## Goal
Output all the material that follows, exactly as given.

========================================================================

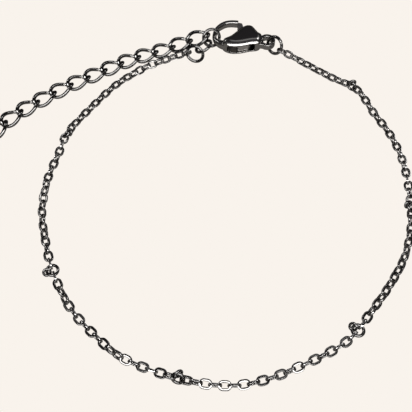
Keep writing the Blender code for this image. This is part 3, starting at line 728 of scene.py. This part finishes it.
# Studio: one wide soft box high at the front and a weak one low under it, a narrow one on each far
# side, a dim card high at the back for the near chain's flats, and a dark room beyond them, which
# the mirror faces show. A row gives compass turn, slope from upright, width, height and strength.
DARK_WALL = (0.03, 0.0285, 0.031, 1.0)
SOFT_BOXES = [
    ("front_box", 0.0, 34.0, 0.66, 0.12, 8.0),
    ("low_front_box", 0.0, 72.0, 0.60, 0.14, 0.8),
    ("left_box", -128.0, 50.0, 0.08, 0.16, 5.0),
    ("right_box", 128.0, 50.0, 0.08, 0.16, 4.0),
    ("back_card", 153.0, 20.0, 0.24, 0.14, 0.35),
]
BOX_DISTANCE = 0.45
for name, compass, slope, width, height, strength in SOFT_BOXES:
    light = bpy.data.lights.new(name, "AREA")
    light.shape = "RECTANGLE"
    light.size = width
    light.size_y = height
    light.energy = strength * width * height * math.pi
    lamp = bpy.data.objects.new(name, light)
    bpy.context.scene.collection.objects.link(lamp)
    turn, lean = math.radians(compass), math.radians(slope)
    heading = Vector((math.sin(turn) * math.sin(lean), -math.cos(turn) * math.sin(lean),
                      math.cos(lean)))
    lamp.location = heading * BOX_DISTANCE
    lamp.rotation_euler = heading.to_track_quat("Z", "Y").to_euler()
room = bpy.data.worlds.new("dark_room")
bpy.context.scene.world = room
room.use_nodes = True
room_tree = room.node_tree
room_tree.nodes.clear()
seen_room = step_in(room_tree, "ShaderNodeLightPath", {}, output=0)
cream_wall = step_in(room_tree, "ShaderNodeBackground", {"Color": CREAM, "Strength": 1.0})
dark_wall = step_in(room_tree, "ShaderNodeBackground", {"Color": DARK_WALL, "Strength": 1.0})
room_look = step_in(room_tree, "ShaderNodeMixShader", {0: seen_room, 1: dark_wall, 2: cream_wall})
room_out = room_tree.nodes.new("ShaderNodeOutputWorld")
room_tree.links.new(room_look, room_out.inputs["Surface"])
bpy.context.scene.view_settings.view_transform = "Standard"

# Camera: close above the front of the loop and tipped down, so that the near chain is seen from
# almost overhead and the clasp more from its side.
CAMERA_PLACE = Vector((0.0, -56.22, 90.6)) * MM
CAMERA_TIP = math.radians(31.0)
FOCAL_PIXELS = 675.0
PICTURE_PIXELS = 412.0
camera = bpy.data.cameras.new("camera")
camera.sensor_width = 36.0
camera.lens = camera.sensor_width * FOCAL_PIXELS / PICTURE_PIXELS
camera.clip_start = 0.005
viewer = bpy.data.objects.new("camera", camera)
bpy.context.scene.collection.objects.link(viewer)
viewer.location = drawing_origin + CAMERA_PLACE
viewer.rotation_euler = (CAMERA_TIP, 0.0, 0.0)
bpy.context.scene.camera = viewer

========================================================================

## Problem solution
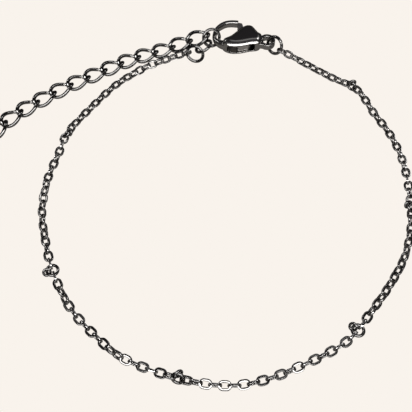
Keep writing the Blender code for this image. This is part 3, starting at line 728 of scene.py. This part finishes it.
# Studio: one wide soft box high at the front and a weak one low under it, a narrow one on each far
# side, a dim card high at the back for the near chain's flats, and a dark room beyond them, which
# the mirror faces show. A row gives compass turn, slope from upright, width, height and strength.
DARK_WALL = (0.03, 0.0285, 0.031, 1.0)
SOFT_BOXES = [
    ("front_box", 0.0, 34.0, 0.66, 0.12, 8.0),
    ("low_front_box", 0.0, 72.0, 0.60, 0.14, 0.8),
    ("left_box", -128.0, 50.0, 0.08, 0.16, 5.0),
    ("right_box", 128.0, 50.0, 0.08, 0.16, 4.0),
    ("back_card", 153.0, 20.0, 0.24, 0.14, 0.35),
]
BOX_DISTANCE = 0.45
for name, compass, slope, width, height, strength in SOFT_BOXES:
    light = bpy.data.lights.new(name, "AREA")
    light.shape = "RECTANGLE"
    light.size = width
    light.size_y = height
    light.energy = strength * width * height * math.pi
    lamp = bpy.data.objects.new(name, light)
    bpy.context.scene.collection.objects.link(lamp)
    turn, lean = math.radians(compass), math.radians(slope)
    heading = Vector((math.sin(turn) * math.sin(lean), -math.cos(turn) * math.sin(lean),
                      math.cos(lean)))
    lamp.location = heading * BOX_DISTANCE
    lamp.rotation_euler = heading.to_track_quat("Z", "Y").to_euler()
room = bpy.data.worlds.new("dark_room")
bpy.context.scene.world = room
room.use_nodes = True
room_tree = room.node_tree
room_tree.nodes.clear()
seen_room = step_in(room_tree, "ShaderNodeLightPath", {}, output=0)
cream_wall = step_in(room_tree, "ShaderNodeBackground", {"Color": CREAM, "Strength": 1.0})
dark_wall = step_in(room_tree, "ShaderNodeBackground", {"Color": DARK_WALL, "Strength": 1.0})
room_look = step_in(room_tree, "ShaderNodeMixShader", {0: seen_room, 1: dark_wall, 2: cream_wall})
room_out = room_tree.nodes.new("ShaderNodeOutputWorld")
room_tree.links.new(room_look, room_out.inputs["Surface"])
bpy.context.scene.view_settings.view_transform = "Standard"

# Camera: close above the front of the loop and tipped down, so that the near chain is seen from
# almost overhead and the clasp more from its side.
CAMERA_PLACE = Vector((0.0, -56.22, 90.6)) * MM
CAMERA_TIP = math.radians(31.0)
FOCAL_PIXELS = 675.0
PICTURE_PIXELS = 412.0
camera = bpy.data.cameras.new("camera")
camera.sensor_width = 36.0
camera.lens = camera.sensor_width * FOCAL_PIXELS / PICTURE_PIXELS
camera.clip_start = 0.005
viewer = bpy.data.objects.new("camera", camera)
bpy.context.scene.collection.objects.link(viewer)
viewer.location = drawing_origin + CAMERA_PLACE
viewer.rotation_euler = (CAMERA_TIP, 0.0, 0.0)
bpy.context.scene.camera = viewer